▸ What to produce
Repeat each line exactly as it is written.

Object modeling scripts
************

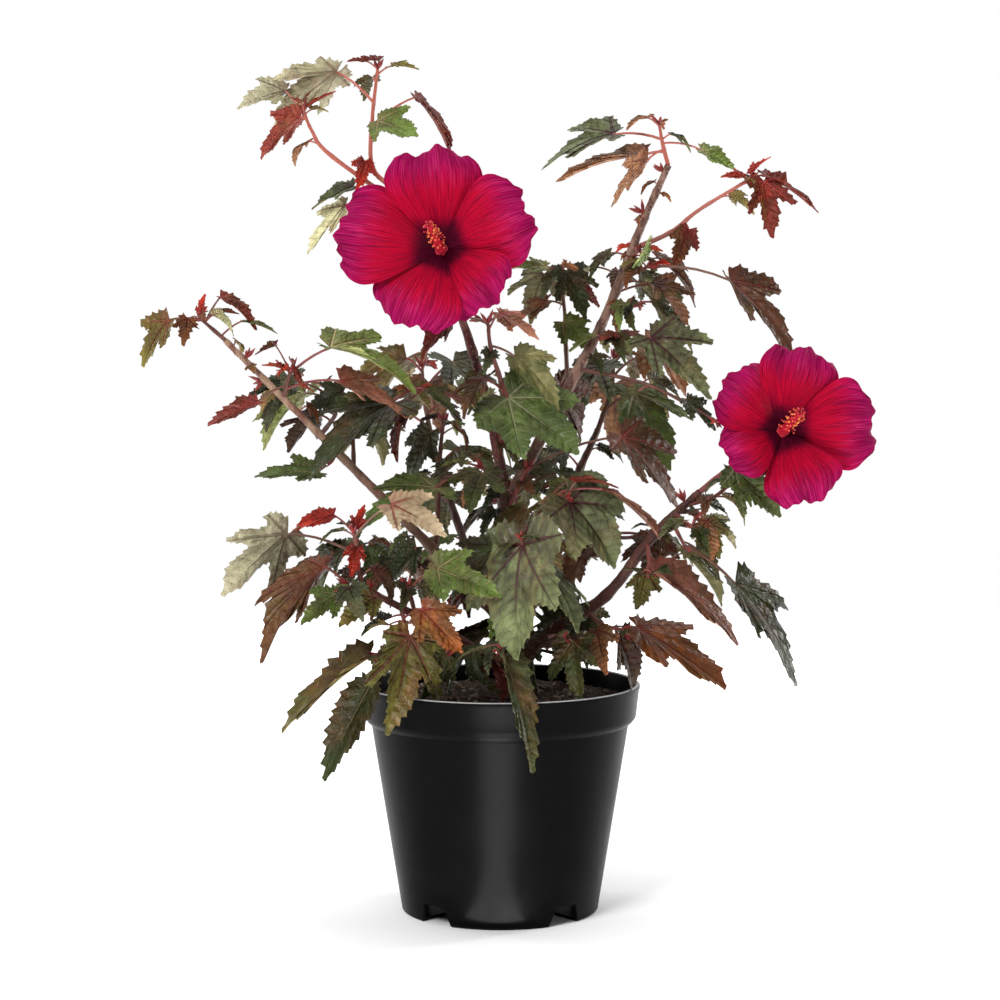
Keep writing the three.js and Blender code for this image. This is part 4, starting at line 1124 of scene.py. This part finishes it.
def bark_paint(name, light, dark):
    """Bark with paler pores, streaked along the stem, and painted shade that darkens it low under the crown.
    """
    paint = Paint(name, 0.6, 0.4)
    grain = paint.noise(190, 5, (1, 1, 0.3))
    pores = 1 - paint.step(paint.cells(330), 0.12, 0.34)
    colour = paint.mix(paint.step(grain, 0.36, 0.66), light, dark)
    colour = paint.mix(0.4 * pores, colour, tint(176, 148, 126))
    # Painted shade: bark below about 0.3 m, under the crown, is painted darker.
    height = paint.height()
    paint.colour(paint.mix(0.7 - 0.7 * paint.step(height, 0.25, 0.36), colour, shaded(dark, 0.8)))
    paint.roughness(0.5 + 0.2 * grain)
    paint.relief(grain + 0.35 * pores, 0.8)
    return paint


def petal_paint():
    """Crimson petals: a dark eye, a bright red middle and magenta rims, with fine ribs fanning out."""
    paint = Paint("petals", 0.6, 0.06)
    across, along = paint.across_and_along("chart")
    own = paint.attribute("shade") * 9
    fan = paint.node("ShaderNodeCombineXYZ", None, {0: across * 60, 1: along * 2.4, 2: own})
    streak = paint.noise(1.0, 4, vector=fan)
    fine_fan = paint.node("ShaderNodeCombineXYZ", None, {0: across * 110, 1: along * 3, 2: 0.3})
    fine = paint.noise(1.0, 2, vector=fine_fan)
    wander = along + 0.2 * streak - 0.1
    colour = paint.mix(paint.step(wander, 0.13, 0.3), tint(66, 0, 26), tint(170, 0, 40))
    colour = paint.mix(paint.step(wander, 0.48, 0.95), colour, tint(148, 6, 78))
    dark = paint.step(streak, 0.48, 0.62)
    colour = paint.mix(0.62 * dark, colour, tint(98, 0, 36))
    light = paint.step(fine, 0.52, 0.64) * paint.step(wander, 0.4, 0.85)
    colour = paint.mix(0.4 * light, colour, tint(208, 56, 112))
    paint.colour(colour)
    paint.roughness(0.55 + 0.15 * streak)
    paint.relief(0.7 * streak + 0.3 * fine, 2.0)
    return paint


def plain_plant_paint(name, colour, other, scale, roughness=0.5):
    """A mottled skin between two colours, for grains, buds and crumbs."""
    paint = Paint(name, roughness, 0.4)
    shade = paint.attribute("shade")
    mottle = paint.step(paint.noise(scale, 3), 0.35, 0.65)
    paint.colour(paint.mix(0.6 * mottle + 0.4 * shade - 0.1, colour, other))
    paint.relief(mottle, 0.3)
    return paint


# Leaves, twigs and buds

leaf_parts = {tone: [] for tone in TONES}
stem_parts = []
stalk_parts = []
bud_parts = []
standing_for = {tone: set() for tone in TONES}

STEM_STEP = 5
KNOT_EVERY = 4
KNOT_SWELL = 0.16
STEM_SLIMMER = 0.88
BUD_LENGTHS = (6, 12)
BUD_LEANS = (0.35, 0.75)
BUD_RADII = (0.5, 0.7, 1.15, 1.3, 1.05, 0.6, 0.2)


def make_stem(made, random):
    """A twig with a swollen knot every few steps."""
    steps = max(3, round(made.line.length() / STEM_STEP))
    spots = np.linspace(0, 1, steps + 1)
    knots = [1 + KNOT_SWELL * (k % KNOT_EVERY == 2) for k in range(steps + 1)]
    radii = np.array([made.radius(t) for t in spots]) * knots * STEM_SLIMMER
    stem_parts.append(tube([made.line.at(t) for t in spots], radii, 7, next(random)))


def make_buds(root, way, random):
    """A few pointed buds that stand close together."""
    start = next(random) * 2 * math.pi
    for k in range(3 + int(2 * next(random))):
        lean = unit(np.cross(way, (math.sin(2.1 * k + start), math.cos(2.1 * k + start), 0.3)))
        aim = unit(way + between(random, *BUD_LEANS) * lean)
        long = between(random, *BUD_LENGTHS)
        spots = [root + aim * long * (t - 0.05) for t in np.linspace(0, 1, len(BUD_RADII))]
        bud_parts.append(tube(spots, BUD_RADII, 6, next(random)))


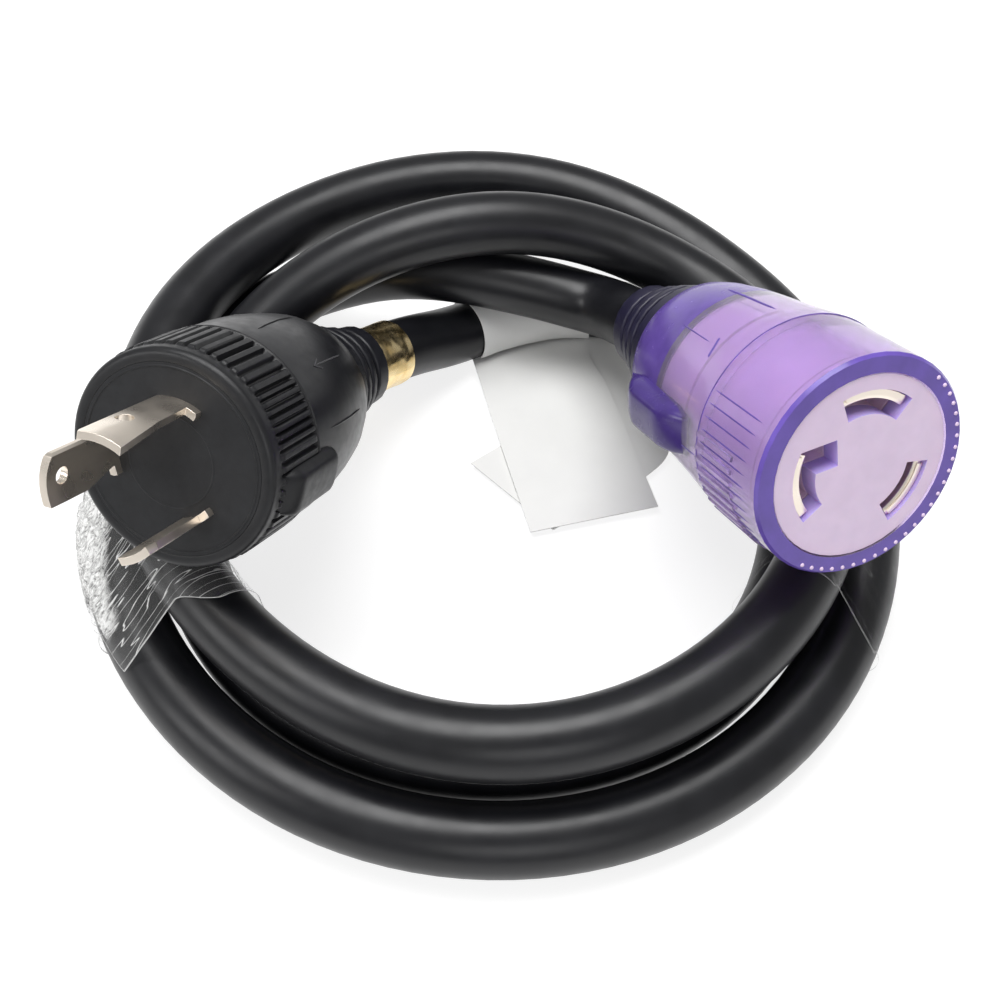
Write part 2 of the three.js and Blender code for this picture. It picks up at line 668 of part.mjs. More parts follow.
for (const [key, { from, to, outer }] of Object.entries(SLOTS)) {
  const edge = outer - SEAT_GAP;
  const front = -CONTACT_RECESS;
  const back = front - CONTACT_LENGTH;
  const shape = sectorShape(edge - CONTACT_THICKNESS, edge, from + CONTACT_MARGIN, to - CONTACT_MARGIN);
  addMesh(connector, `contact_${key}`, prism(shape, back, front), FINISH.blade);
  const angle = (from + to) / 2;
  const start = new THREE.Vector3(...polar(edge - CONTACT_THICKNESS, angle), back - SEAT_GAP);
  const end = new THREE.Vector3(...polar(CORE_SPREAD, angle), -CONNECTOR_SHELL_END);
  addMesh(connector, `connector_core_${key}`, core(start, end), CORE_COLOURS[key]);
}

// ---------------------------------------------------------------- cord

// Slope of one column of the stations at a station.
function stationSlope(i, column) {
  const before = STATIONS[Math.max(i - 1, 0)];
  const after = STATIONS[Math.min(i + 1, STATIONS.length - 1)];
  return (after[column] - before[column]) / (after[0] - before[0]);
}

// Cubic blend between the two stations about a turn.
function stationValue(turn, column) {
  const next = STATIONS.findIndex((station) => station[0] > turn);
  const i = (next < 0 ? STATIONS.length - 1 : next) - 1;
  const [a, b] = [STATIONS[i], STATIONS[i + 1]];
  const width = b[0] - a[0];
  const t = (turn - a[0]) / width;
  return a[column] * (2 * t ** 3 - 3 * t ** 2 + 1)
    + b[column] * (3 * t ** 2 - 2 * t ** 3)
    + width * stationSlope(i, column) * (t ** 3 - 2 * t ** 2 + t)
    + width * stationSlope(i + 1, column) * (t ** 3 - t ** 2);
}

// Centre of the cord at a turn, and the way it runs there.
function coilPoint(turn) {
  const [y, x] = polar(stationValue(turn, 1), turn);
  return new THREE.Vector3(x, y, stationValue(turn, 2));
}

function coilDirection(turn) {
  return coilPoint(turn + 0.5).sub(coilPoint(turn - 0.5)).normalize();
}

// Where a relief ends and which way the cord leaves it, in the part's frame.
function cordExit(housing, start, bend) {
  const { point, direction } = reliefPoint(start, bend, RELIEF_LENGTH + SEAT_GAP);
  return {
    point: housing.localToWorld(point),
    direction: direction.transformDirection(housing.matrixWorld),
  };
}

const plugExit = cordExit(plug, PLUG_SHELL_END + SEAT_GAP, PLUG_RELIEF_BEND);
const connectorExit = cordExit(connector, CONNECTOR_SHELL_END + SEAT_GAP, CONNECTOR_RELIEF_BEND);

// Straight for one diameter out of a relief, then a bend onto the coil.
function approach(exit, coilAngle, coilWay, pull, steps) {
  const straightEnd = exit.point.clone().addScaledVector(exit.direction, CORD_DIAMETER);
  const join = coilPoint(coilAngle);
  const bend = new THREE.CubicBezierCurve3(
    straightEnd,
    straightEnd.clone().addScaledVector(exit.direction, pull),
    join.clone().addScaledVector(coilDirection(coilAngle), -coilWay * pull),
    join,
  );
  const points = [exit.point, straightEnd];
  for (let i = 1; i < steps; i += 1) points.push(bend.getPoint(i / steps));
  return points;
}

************

▸ Expected answer
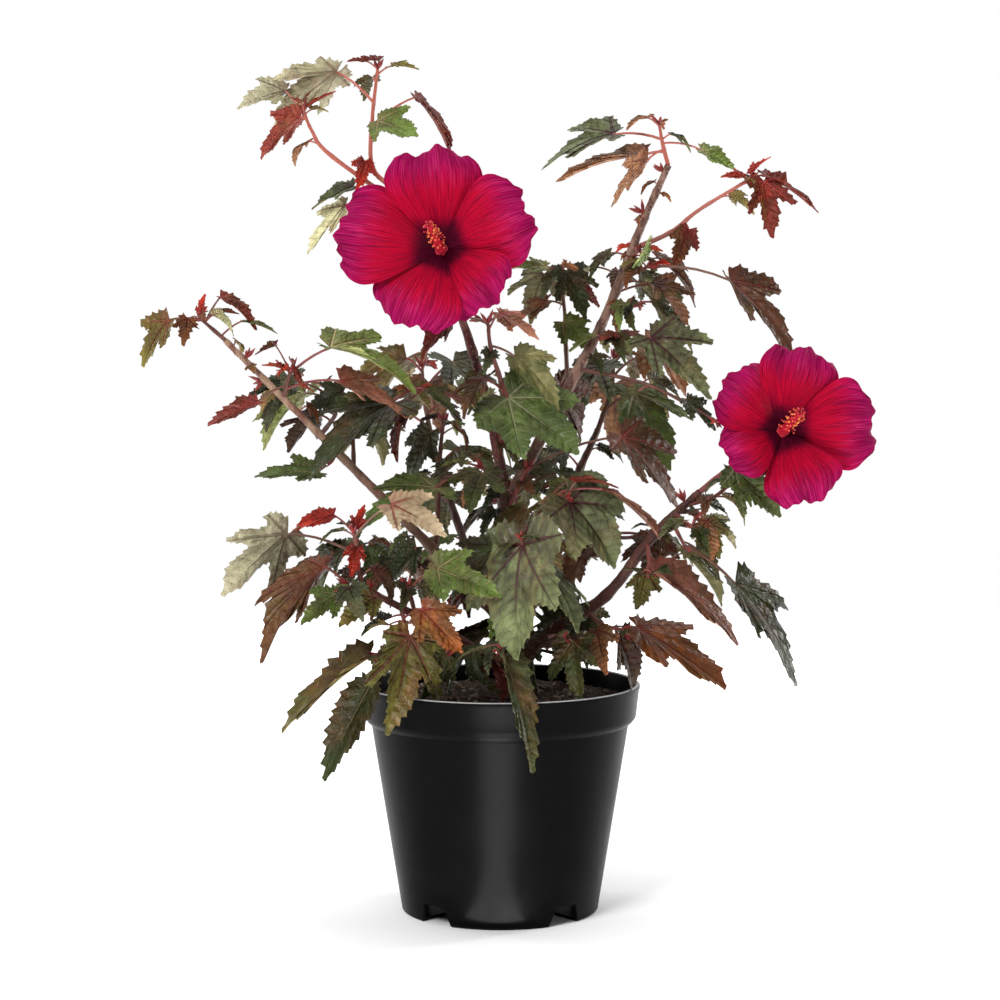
Keep writing the three.js and Blender code for this image. This is part 4, starting at line 1124 of scene.py. This part finishes it.
def bark_paint(name, light, dark):
    """Bark with paler pores, streaked along the stem, and painted shade that darkens it low under the crown.
    """
    paint = Paint(name, 0.6, 0.4)
    grain = paint.noise(190, 5, (1, 1, 0.3))
    pores = 1 - paint.step(paint.cells(330), 0.12, 0.34)
    colour = paint.mix(paint.step(grain, 0.36, 0.66), light, dark)
    colour = paint.mix(0.4 * pores, colour, tint(176, 148, 126))
    # Painted shade: bark below about 0.3 m, under the crown, is painted darker.
    height = paint.height()
    paint.colour(paint.mix(0.7 - 0.7 * paint.step(height, 0.25, 0.36), colour, shaded(dark, 0.8)))
    paint.roughness(0.5 + 0.2 * grain)
    paint.relief(grain + 0.35 * pores, 0.8)
    return paint


def petal_paint():
    """Crimson petals: a dark eye, a bright red middle and magenta rims, with fine ribs fanning out."""
    paint = Paint("petals", 0.6, 0.06)
    across, along = paint.across_and_along("chart")
    own = paint.attribute("shade") * 9
    fan = paint.node("ShaderNodeCombineXYZ", None, {0: across * 60, 1: along * 2.4, 2: own})
    streak = paint.noise(1.0, 4, vector=fan)
    fine_fan = paint.node("ShaderNodeCombineXYZ", None, {0: across * 110, 1: along * 3, 2: 0.3})
    fine = paint.noise(1.0, 2, vector=fine_fan)
    wander = along + 0.2 * streak - 0.1
    colour = paint.mix(paint.step(wander, 0.13, 0.3), tint(66, 0, 26), tint(170, 0, 40))
    colour = paint.mix(paint.step(wander, 0.48, 0.95), colour, tint(148, 6, 78))
    dark = paint.step(streak, 0.48, 0.62)
    colour = paint.mix(0.62 * dark, colour, tint(98, 0, 36))
    light = paint.step(fine, 0.52, 0.64) * paint.step(wander, 0.4, 0.85)
    colour = paint.mix(0.4 * light, colour, tint(208, 56, 112))
    paint.colour(colour)
    paint.roughness(0.55 + 0.15 * streak)
    paint.relief(0.7 * streak + 0.3 * fine, 2.0)
    return paint


def plain_plant_paint(name, colour, other, scale, roughness=0.5):
    """A mottled skin between two colours, for grains, buds and crumbs."""
    paint = Paint(name, roughness, 0.4)
    shade = paint.attribute("shade")
    mottle = paint.step(paint.noise(scale, 3), 0.35, 0.65)
    paint.colour(paint.mix(0.6 * mottle + 0.4 * shade - 0.1, colour, other))
    paint.relief(mottle, 0.3)
    return paint


# Leaves, twigs and buds

leaf_parts = {tone: [] for tone in TONES}
stem_parts = []
stalk_parts = []
bud_parts = []
standing_for = {tone: set() for tone in TONES}

STEM_STEP = 5
KNOT_EVERY = 4
KNOT_SWELL = 0.16
STEM_SLIMMER = 0.88
BUD_LENGTHS = (6, 12)
BUD_LEANS = (0.35, 0.75)
BUD_RADII = (0.5, 0.7, 1.15, 1.3, 1.05, 0.6, 0.2)


def make_stem(made, random):
    """A twig with a swollen knot every few steps."""
    steps = max(3, round(made.line.length() / STEM_STEP))
    spots = np.linspace(0, 1, steps + 1)
    knots = [1 + KNOT_SWELL * (k % KNOT_EVERY == 2) for k in range(steps + 1)]
    radii = np.array([made.radius(t) for t in spots]) * knots * STEM_SLIMMER
    stem_parts.append(tube([made.line.at(t) for t in spots], radii, 7, next(random)))


def make_buds(root, way, random):
    """A few pointed buds that stand close together."""
    start = next(random) * 2 * math.pi
    for k in range(3 + int(2 * next(random))):
        lean = unit(np.cross(way, (math.sin(2.1 * k + start), math.cos(2.1 * k + start), 0.3)))
        aim = unit(way + between(random, *BUD_LEANS) * lean)
        long = between(random, *BUD_LENGTHS)
        spots = [root + aim * long * (t - 0.05) for t in np.linspace(0, 1, len(BUD_RADII))]
        bud_parts.append(tube(spots, BUD_RADII, 6, next(random)))


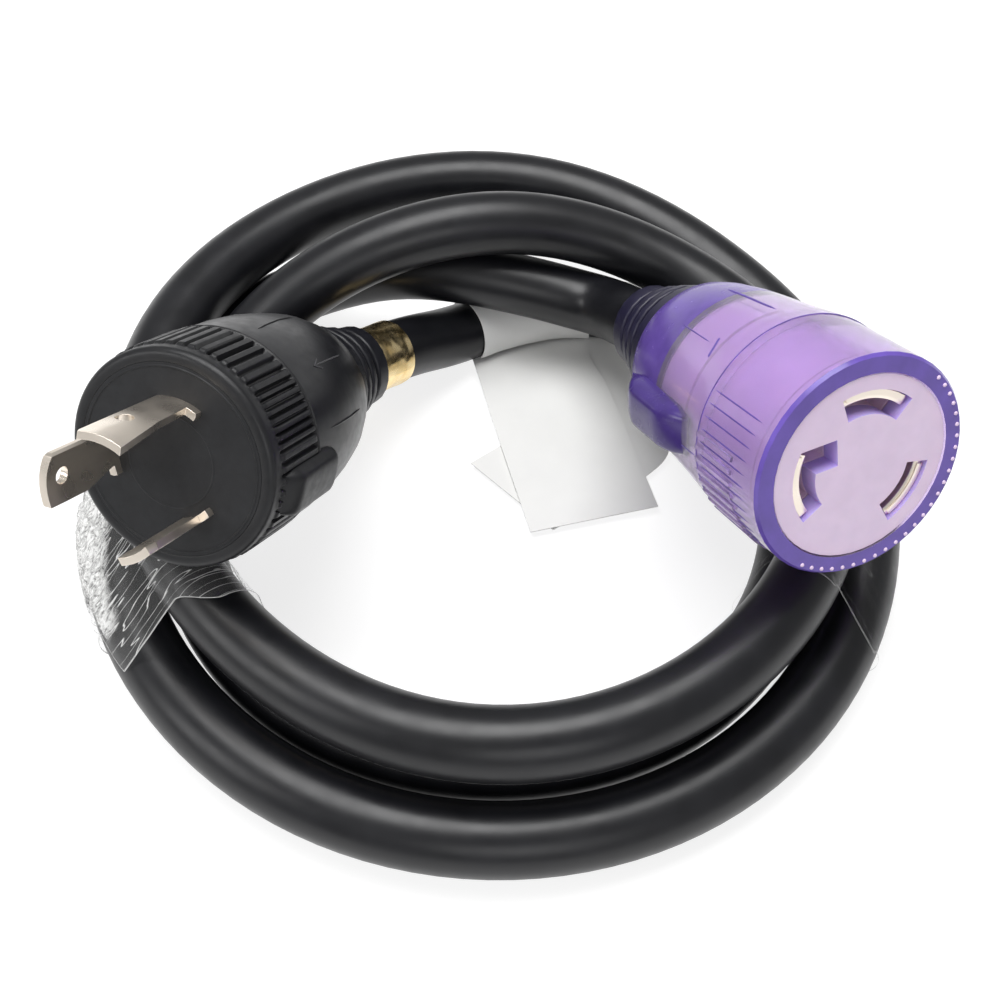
Write part 2 of the three.js and Blender code for this picture. It picks up at line 668 of part.mjs. More parts follow.
for (const [key, { from, to, outer }] of Object.entries(SLOTS)) {
  const edge = outer - SEAT_GAP;
  const front = -CONTACT_RECESS;
  const back = front - CONTACT_LENGTH;
  const shape = sectorShape(edge - CONTACT_THICKNESS, edge, from + CONTACT_MARGIN, to - CONTACT_MARGIN);
  addMesh(connector, `contact_${key}`, prism(shape, back, front), FINISH.blade);
  const angle = (from + to) / 2;
  const start = new THREE.Vector3(...polar(edge - CONTACT_THICKNESS, angle), back - SEAT_GAP);
  const end = new THREE.Vector3(...polar(CORE_SPREAD, angle), -CONNECTOR_SHELL_END);
  addMesh(connector, `connector_core_${key}`, core(start, end), CORE_COLOURS[key]);
}

// ---------------------------------------------------------------- cord

// Slope of one column of the stations at a station.
function stationSlope(i, column) {
  const before = STATIONS[Math.max(i - 1, 0)];
  const after = STATIONS[Math.min(i + 1, STATIONS.length - 1)];
  return (after[column] - before[column]) / (after[0] - before[0]);
}

// Cubic blend between the two stations about a turn.
function stationValue(turn, column) {
  const next = STATIONS.findIndex((station) => station[0] > turn);
  const i = (next < 0 ? STATIONS.length - 1 : next) - 1;
  const [a, b] = [STATIONS[i], STATIONS[i + 1]];
  const width = b[0] - a[0];
  const t = (turn - a[0]) / width;
  return a[column] * (2 * t ** 3 - 3 * t ** 2 + 1)
    + b[column] * (3 * t ** 2 - 2 * t ** 3)
    + width * stationSlope(i, column) * (t ** 3 - 2 * t ** 2 + t)
    + width * stationSlope(i + 1, column) * (t ** 3 - t ** 2);
}

// Centre of the cord at a turn, and the way it runs there.
function coilPoint(turn) {
  const [y, x] = polar(stationValue(turn, 1), turn);
  return new THREE.Vector3(x, y, stationValue(turn, 2));
}

function coilDirection(turn) {
  return coilPoint(turn + 0.5).sub(coilPoint(turn - 0.5)).normalize();
}

// Where a relief ends and which way the cord leaves it, in the part's frame.
function cordExit(housing, start, bend) {
  const { point, direction } = reliefPoint(start, bend, RELIEF_LENGTH + SEAT_GAP);
  return {
    point: housing.localToWorld(point),
    direction: direction.transformDirection(housing.matrixWorld),
  };
}

const plugExit = cordExit(plug, PLUG_SHELL_END + SEAT_GAP, PLUG_RELIEF_BEND);
const connectorExit = cordExit(connector, CONNECTOR_SHELL_END + SEAT_GAP, CONNECTOR_RELIEF_BEND);

// Straight for one diameter out of a relief, then a bend onto the coil.
function approach(exit, coilAngle, coilWay, pull, steps) {
  const straightEnd = exit.point.clone().addScaledVector(exit.direction, CORD_DIAMETER);
  const join = coilPoint(coilAngle);
  const bend = new THREE.CubicBezierCurve3(
    straightEnd,
    straightEnd.clone().addScaledVector(exit.direction, pull),
    join.clone().addScaledVector(coilDirection(coilAngle), -coilWay * pull),
    join,
  );
  const points = [exit.point, straightEnd];
  for (let i = 1; i < steps; i += 1) points.push(bend.getPoint(i / steps));
  return points;
}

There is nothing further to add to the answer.